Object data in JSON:
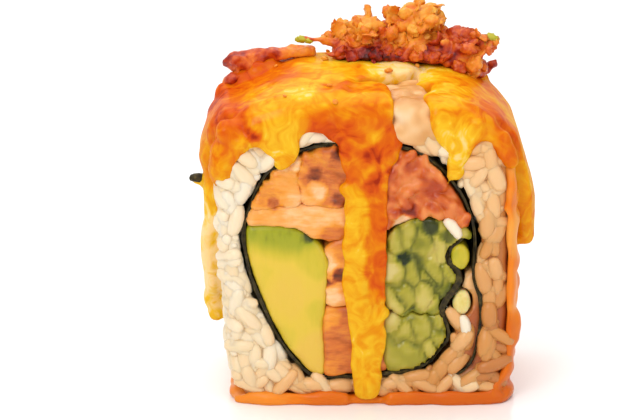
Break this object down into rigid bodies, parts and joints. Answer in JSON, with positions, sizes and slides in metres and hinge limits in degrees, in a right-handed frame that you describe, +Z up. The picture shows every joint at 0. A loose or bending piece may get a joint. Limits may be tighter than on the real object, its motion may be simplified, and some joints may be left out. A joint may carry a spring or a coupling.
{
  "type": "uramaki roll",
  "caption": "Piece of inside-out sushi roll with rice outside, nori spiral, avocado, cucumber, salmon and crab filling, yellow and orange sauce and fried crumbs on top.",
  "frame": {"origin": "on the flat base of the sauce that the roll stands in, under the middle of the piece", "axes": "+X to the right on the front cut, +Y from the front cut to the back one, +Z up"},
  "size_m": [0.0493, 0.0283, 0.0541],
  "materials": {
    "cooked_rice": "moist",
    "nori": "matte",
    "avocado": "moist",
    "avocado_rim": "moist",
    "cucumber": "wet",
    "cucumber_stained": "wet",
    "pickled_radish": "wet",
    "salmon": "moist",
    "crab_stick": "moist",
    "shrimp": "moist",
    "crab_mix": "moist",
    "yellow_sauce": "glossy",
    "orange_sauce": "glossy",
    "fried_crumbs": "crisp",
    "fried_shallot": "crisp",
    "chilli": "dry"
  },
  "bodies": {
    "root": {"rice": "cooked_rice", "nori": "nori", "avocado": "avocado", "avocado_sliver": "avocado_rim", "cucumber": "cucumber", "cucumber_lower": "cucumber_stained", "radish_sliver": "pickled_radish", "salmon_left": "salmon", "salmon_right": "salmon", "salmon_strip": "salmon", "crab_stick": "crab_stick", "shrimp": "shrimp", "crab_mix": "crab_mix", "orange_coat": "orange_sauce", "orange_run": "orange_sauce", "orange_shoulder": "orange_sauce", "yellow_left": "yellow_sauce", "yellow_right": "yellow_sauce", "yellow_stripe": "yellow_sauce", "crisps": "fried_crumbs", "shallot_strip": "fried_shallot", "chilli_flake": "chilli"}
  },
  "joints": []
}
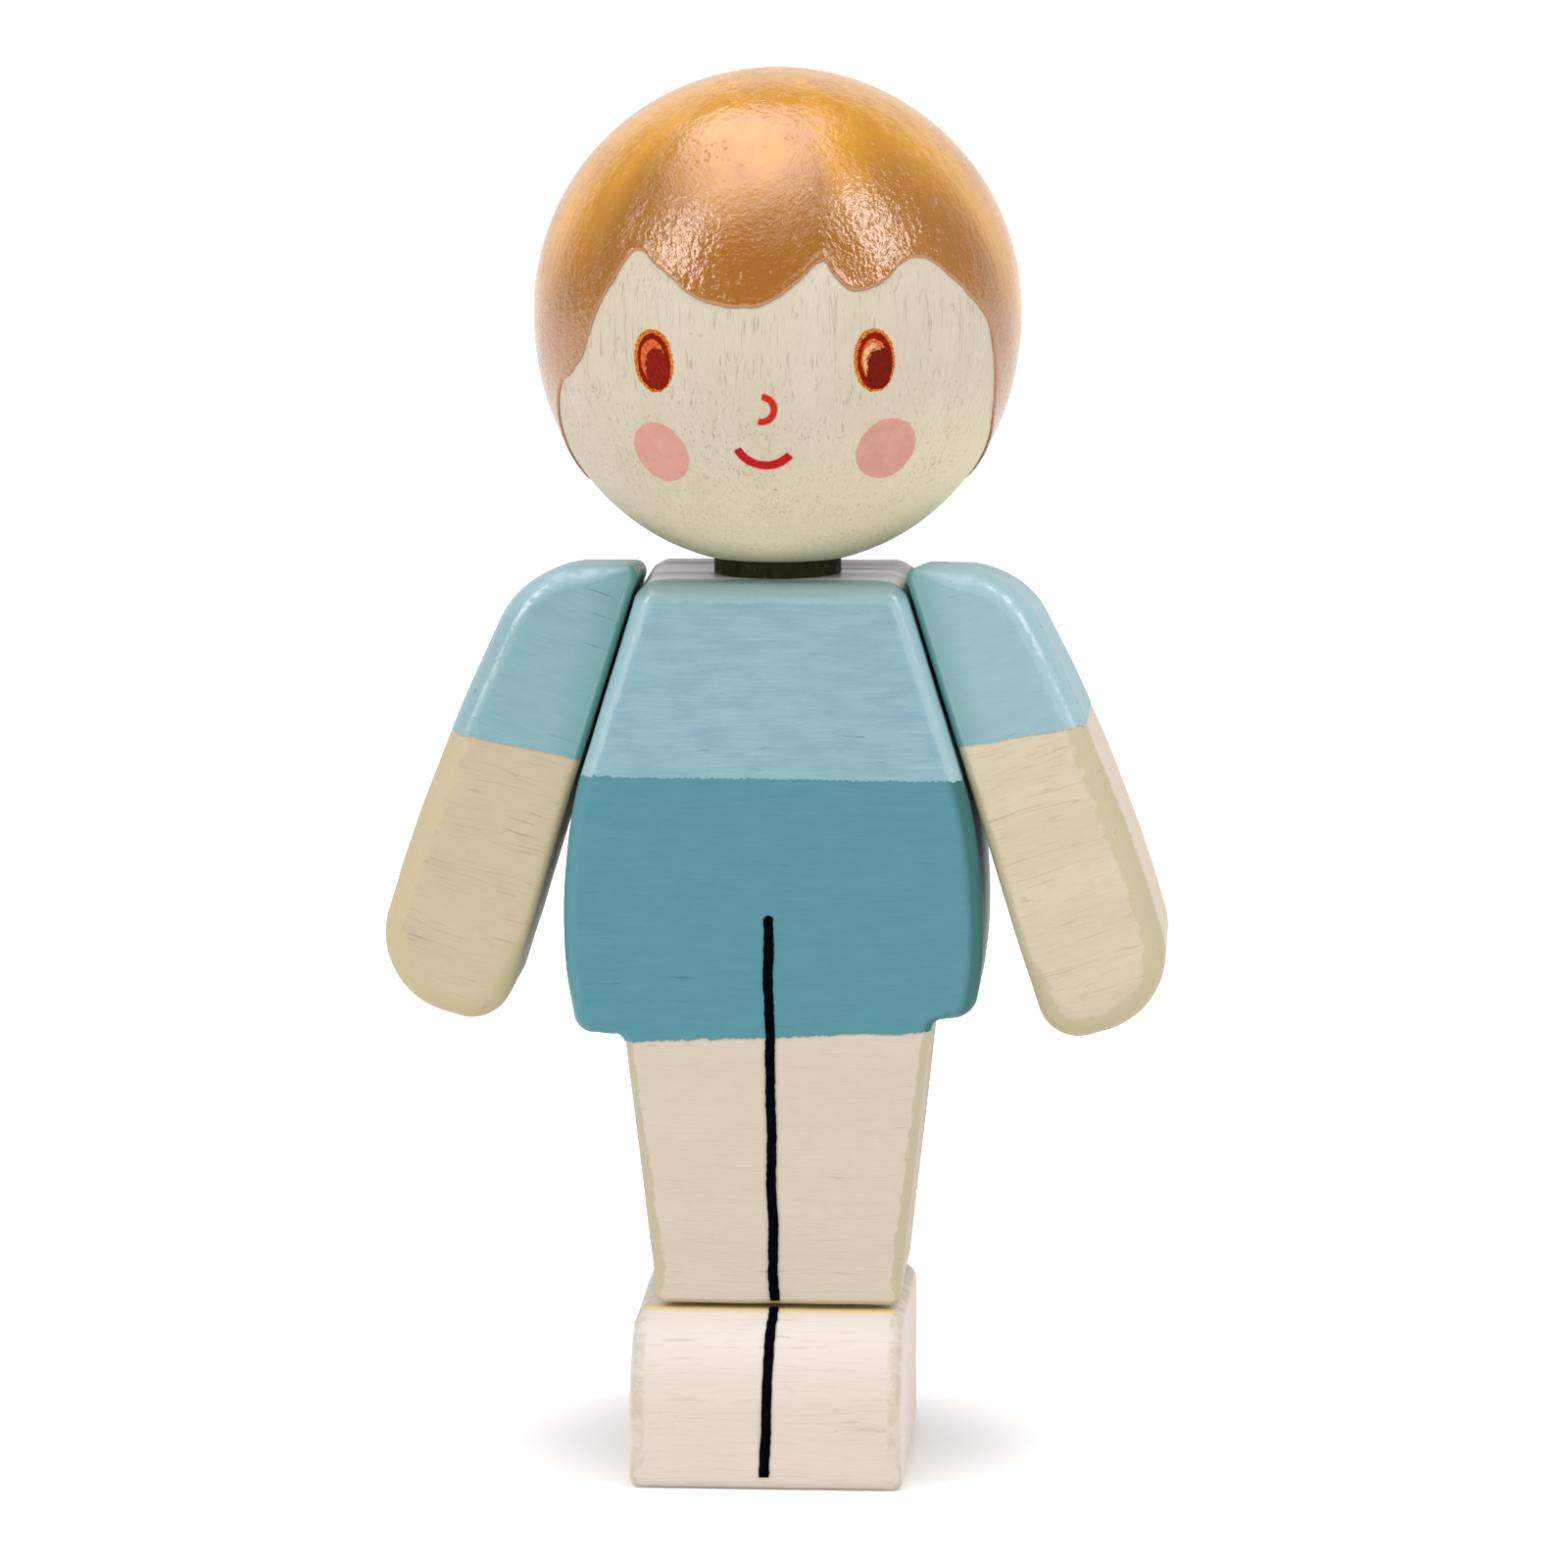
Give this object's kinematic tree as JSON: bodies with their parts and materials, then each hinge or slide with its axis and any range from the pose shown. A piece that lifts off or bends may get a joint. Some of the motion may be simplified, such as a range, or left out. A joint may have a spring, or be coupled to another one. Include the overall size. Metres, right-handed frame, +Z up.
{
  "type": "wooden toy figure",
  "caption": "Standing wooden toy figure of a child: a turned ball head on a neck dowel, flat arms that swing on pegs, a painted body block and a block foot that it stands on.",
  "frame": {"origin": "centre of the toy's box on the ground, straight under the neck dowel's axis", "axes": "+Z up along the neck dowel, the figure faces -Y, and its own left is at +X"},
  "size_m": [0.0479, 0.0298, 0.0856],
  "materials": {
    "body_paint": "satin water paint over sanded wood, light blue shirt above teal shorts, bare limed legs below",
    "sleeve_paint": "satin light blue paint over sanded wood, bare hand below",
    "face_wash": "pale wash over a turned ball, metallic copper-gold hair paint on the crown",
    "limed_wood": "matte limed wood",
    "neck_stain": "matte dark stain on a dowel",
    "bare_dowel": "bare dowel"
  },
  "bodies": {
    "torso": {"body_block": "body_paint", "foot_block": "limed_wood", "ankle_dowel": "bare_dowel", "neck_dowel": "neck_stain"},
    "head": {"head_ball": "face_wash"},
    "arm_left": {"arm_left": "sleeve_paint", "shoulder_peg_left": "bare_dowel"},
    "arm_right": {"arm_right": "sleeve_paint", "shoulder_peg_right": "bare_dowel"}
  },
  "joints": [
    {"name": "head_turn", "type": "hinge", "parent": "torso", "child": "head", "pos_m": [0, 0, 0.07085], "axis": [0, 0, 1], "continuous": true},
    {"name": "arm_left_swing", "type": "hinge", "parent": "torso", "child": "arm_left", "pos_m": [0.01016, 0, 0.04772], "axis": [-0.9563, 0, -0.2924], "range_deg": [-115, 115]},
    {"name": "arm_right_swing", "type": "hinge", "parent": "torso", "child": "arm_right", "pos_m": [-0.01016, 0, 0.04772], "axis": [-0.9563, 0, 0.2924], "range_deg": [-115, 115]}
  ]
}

▸ Given exercise:
Exactly as written above, please repeat the entries.

▸ Expected answer:
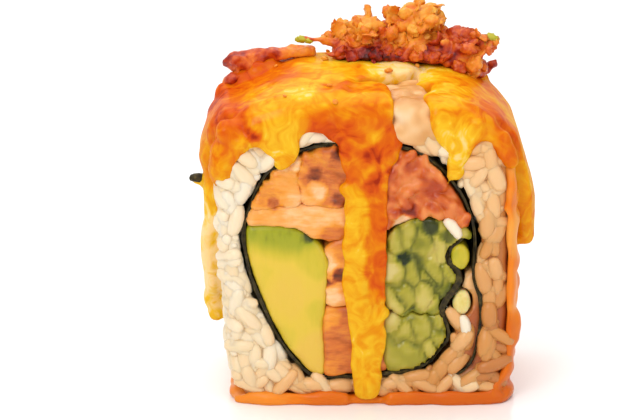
Break this object down into rigid bodies, parts and joints. Answer in JSON, with positions, sizes and slides in metres and hinge limits in degrees, in a right-handed frame that you describe, +Z up. The picture shows every joint at 0. A loose or bending piece may get a joint. Limits may be tighter than on the real object, its motion may be simplified, and some joints may be left out. A joint may carry a spring or a coupling.
{
  "type": "uramaki roll",
  "caption": "Piece of inside-out sushi roll with rice outside, nori spiral, avocado, cucumber, salmon and crab filling, yellow and orange sauce and fried crumbs on top.",
  "frame": {"origin": "on the flat base of the sauce that the roll stands in, under the middle of the piece", "axes": "+X to the right on the front cut, +Y from the front cut to the back one, +Z up"},
  "size_m": [0.0493, 0.0283, 0.0541],
  "materials": {
    "cooked_rice": "moist",
    "nori": "matte",
    "avocado": "moist",
    "avocado_rim": "moist",
    "cucumber": "wet",
    "cucumber_stained": "wet",
    "pickled_radish": "wet",
    "salmon": "moist",
    "crab_stick": "moist",
    "shrimp": "moist",
    "crab_mix": "moist",
    "yellow_sauce": "glossy",
    "orange_sauce": "glossy",
    "fried_crumbs": "crisp",
    "fried_shallot": "crisp",
    "chilli": "dry"
  },
  "bodies": {
    "root": {"rice": "cooked_rice", "nori": "nori", "avocado": "avocado", "avocado_sliver": "avocado_rim", "cucumber": "cucumber", "cucumber_lower": "cucumber_stained", "radish_sliver": "pickled_radish", "salmon_left": "salmon", "salmon_right": "salmon", "salmon_strip": "salmon", "crab_stick": "crab_stick", "shrimp": "shrimp", "crab_mix": "crab_mix", "orange_coat": "orange_sauce", "orange_run": "orange_sauce", "orange_shoulder": "orange_sauce", "yellow_left": "yellow_sauce", "yellow_right": "yellow_sauce", "yellow_stripe": "yellow_sauce", "crisps": "fried_crumbs", "shallot_strip": "fried_shallot", "chilli_flake": "chilli"}
  },
  "joints": []
}
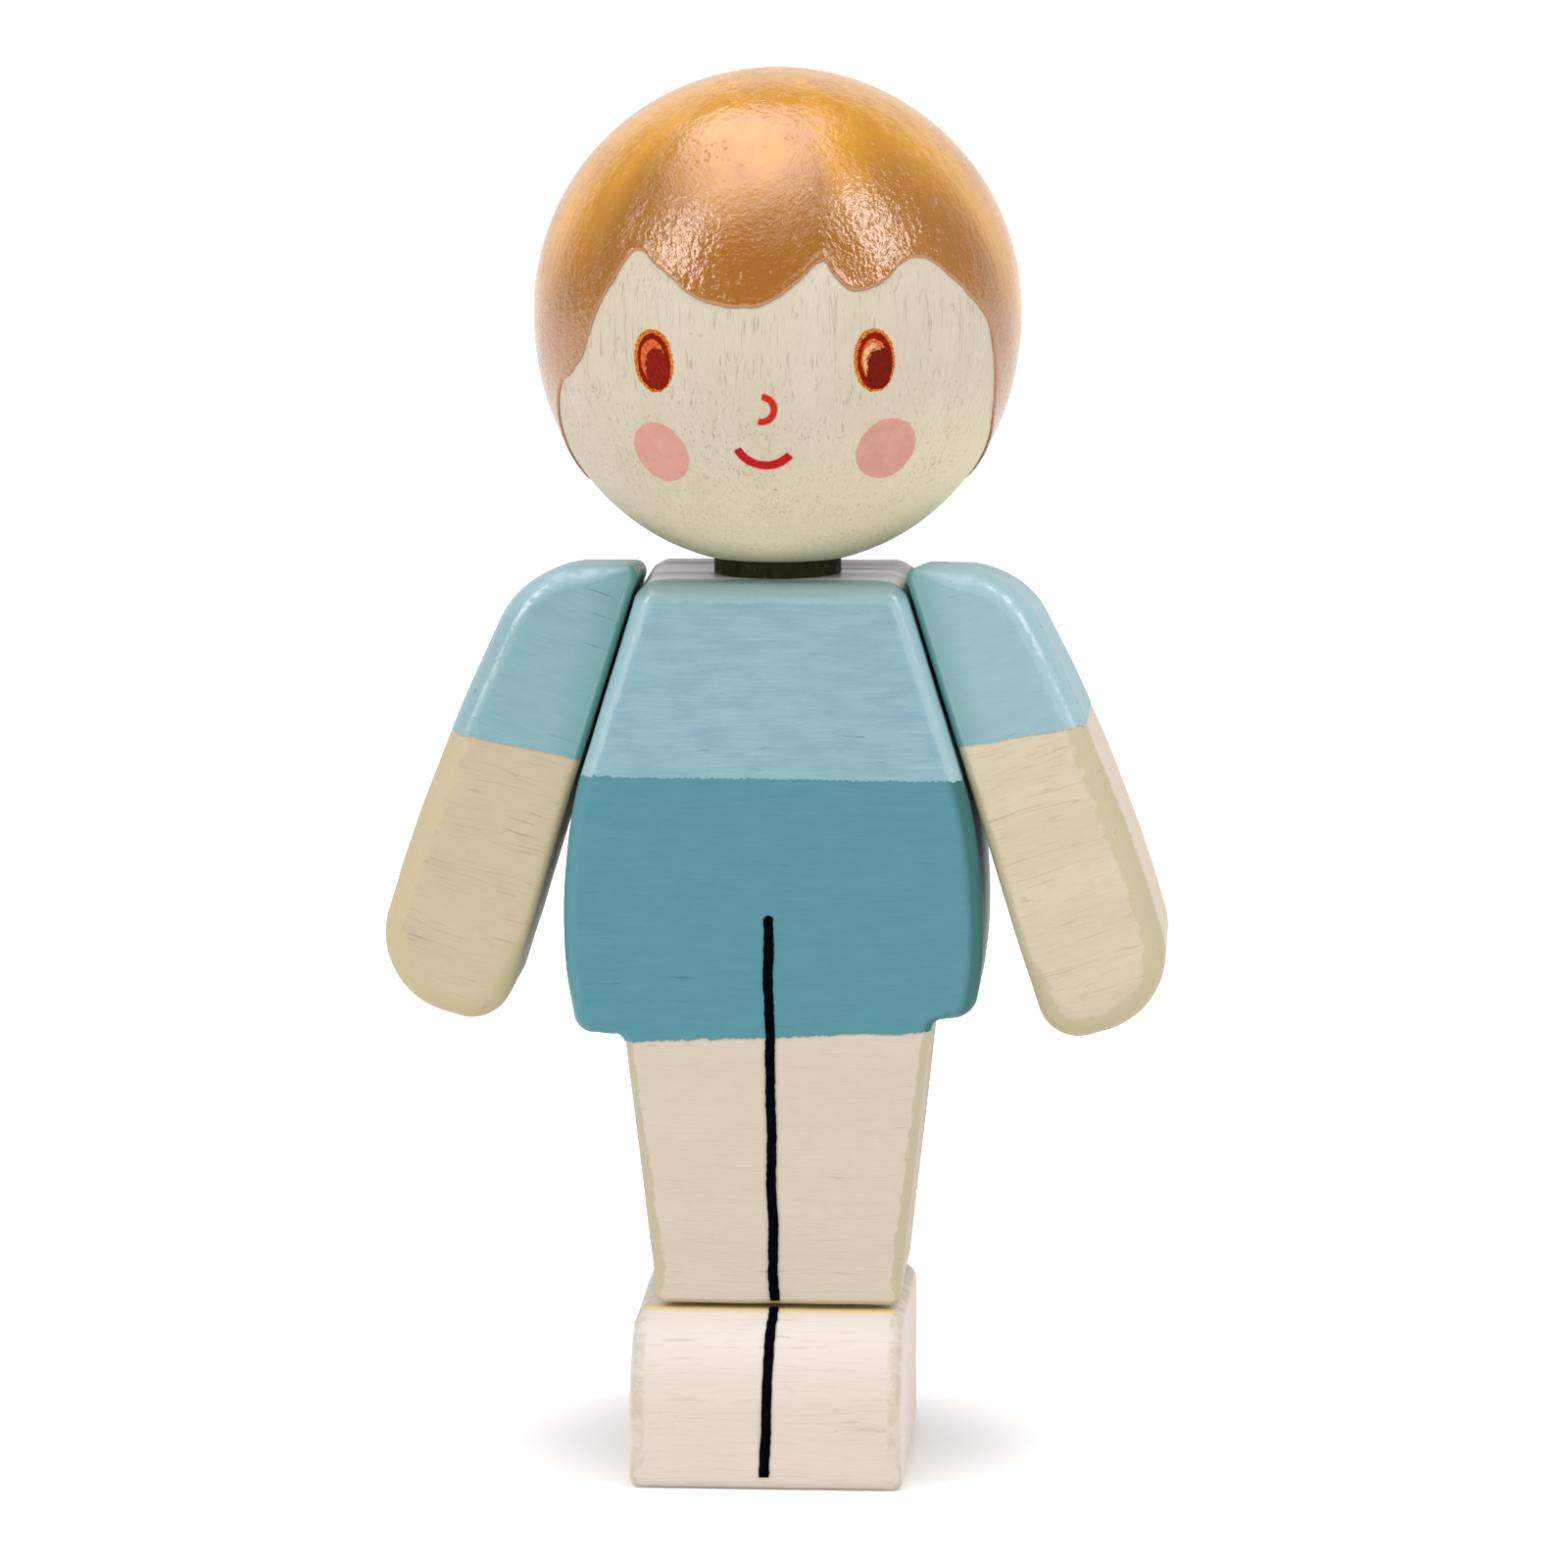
Give this object's kinematic tree as JSON: bodies with their parts and materials, then each hinge or slide with its axis and any range from the pose shown. A piece that lifts off or bends may get a joint. Some of the motion may be simplified, such as a range, or left out. A joint may have a spring, or be coupled to another one. Include the overall size. Metres, right-handed frame, +Z up.
{
  "type": "wooden toy figure",
  "caption": "Standing wooden toy figure of a child: a turned ball head on a neck dowel, flat arms that swing on pegs, a painted body block and a block foot that it stands on.",
  "frame": {"origin": "centre of the toy's box on the ground, straight under the neck dowel's axis", "axes": "+Z up along the neck dowel, the figure faces -Y, and its own left is at +X"},
  "size_m": [0.0479, 0.0298, 0.0856],
  "materials": {
    "body_paint": "satin water paint over sanded wood, light blue shirt above teal shorts, bare limed legs below",
    "sleeve_paint": "satin light blue paint over sanded wood, bare hand below",
    "face_wash": "pale wash over a turned ball, metallic copper-gold hair paint on the crown",
    "limed_wood": "matte limed wood",
    "neck_stain": "matte dark stain on a dowel",
    "bare_dowel": "bare dowel"
  },
  "bodies": {
    "torso": {"body_block": "body_paint", "foot_block": "limed_wood", "ankle_dowel": "bare_dowel", "neck_dowel": "neck_stain"},
    "head": {"head_ball": "face_wash"},
    "arm_left": {"arm_left": "sleeve_paint", "shoulder_peg_left": "bare_dowel"},
    "arm_right": {"arm_right": "sleeve_paint", "shoulder_peg_right": "bare_dowel"}
  },
  "joints": [
    {"name": "head_turn", "type": "hinge", "parent": "torso", "child": "head", "pos_m": [0, 0, 0.07085], "axis": [0, 0, 1], "continuous": true},
    {"name": "arm_left_swing", "type": "hinge", "parent": "torso", "child": "arm_left", "pos_m": [0.01016, 0, 0.04772], "axis": [-0.9563, 0, -0.2924], "range_deg": [-115, 115]},
    {"name": "arm_right_swing", "type": "hinge", "parent": "torso", "child": "arm_right", "pos_m": [-0.01016, 0, 0.04772], "axis": [-0.9563, 0, 0.2924], "range_deg": [-115, 115]}
  ]
}